▸ TASK TO CARRY OUT: Find the lines that hold the word "Then" and return them.

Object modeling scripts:
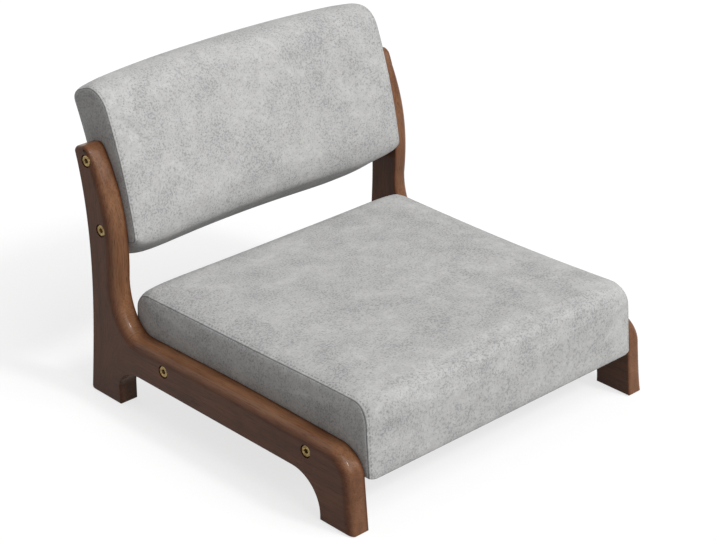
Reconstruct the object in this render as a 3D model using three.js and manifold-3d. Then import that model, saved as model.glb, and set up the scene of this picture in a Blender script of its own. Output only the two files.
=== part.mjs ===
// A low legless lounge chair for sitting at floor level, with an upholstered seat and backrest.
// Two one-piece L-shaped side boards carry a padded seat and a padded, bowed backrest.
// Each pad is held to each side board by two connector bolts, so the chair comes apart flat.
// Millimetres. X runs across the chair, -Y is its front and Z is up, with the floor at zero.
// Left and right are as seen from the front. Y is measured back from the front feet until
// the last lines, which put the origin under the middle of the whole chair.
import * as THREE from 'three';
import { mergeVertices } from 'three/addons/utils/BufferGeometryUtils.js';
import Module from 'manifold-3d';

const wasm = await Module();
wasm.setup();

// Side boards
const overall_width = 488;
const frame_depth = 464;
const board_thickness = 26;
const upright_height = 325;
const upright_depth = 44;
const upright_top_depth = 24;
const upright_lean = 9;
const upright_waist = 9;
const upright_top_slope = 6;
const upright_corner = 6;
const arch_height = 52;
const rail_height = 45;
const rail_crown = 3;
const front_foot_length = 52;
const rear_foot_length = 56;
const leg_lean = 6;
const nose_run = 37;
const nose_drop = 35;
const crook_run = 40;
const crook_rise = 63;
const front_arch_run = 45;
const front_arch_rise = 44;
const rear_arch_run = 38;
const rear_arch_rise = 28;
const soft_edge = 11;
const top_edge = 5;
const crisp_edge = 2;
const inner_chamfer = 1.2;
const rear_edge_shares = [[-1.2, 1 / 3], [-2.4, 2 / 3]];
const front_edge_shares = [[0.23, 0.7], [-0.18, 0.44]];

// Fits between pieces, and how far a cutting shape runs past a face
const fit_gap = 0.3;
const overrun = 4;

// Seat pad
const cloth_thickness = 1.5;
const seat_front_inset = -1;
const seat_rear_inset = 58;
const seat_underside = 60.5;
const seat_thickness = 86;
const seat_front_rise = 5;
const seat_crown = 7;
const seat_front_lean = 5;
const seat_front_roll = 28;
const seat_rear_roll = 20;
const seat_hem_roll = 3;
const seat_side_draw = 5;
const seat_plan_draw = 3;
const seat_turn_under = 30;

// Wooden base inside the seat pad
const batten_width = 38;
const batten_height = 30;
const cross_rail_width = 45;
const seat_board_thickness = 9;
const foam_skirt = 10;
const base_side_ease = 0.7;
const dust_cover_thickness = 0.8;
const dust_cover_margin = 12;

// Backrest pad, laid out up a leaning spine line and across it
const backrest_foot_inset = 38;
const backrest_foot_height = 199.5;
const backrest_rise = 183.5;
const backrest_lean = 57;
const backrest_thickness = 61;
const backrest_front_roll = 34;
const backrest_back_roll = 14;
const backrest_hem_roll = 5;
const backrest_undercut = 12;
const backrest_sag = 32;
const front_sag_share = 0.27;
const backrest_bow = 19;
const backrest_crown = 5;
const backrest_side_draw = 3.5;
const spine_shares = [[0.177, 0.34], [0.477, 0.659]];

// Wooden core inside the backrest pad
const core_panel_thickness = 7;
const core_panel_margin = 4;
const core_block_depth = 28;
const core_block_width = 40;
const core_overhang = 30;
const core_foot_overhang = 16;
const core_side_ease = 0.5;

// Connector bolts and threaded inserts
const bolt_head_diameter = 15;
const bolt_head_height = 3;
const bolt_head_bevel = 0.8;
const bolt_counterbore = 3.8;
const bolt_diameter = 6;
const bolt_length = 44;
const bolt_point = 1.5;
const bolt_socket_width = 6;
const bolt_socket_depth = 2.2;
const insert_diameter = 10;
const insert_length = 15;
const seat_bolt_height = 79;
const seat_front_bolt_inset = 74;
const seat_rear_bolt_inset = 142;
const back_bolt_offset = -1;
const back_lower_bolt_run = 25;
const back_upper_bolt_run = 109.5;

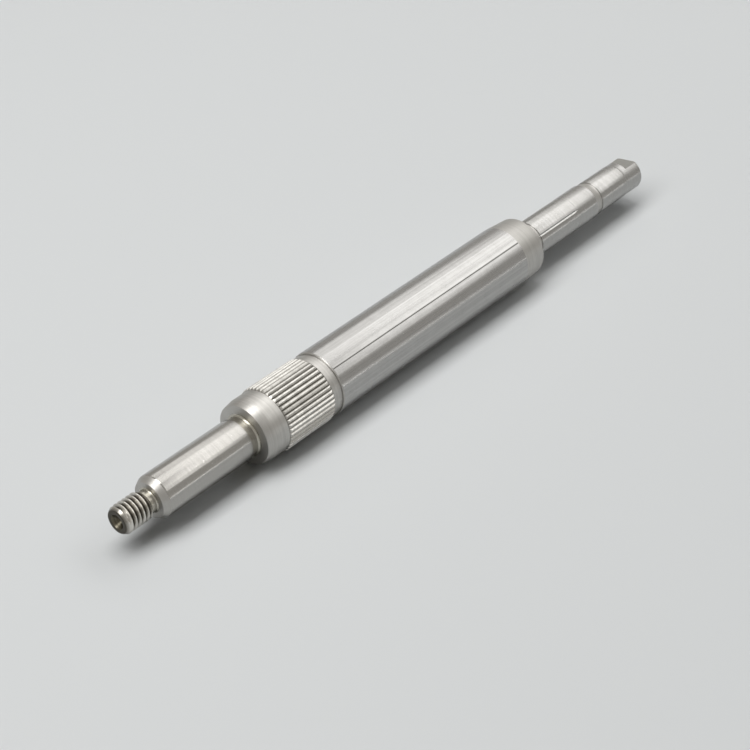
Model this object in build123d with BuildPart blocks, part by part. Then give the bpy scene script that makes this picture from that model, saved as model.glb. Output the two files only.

▸ THE REPLY:
Reconstruct the object in this render as a 3D model using three.js and manifold-3d. Then import that model, saved as model.glb, and set up the scene of this picture in a Blender script of its own. Output only the two files.
Model this object in build123d with BuildPart blocks, part by part. Then give the bpy scene script that makes this picture from that model, saved as model.glb. Output the two files only.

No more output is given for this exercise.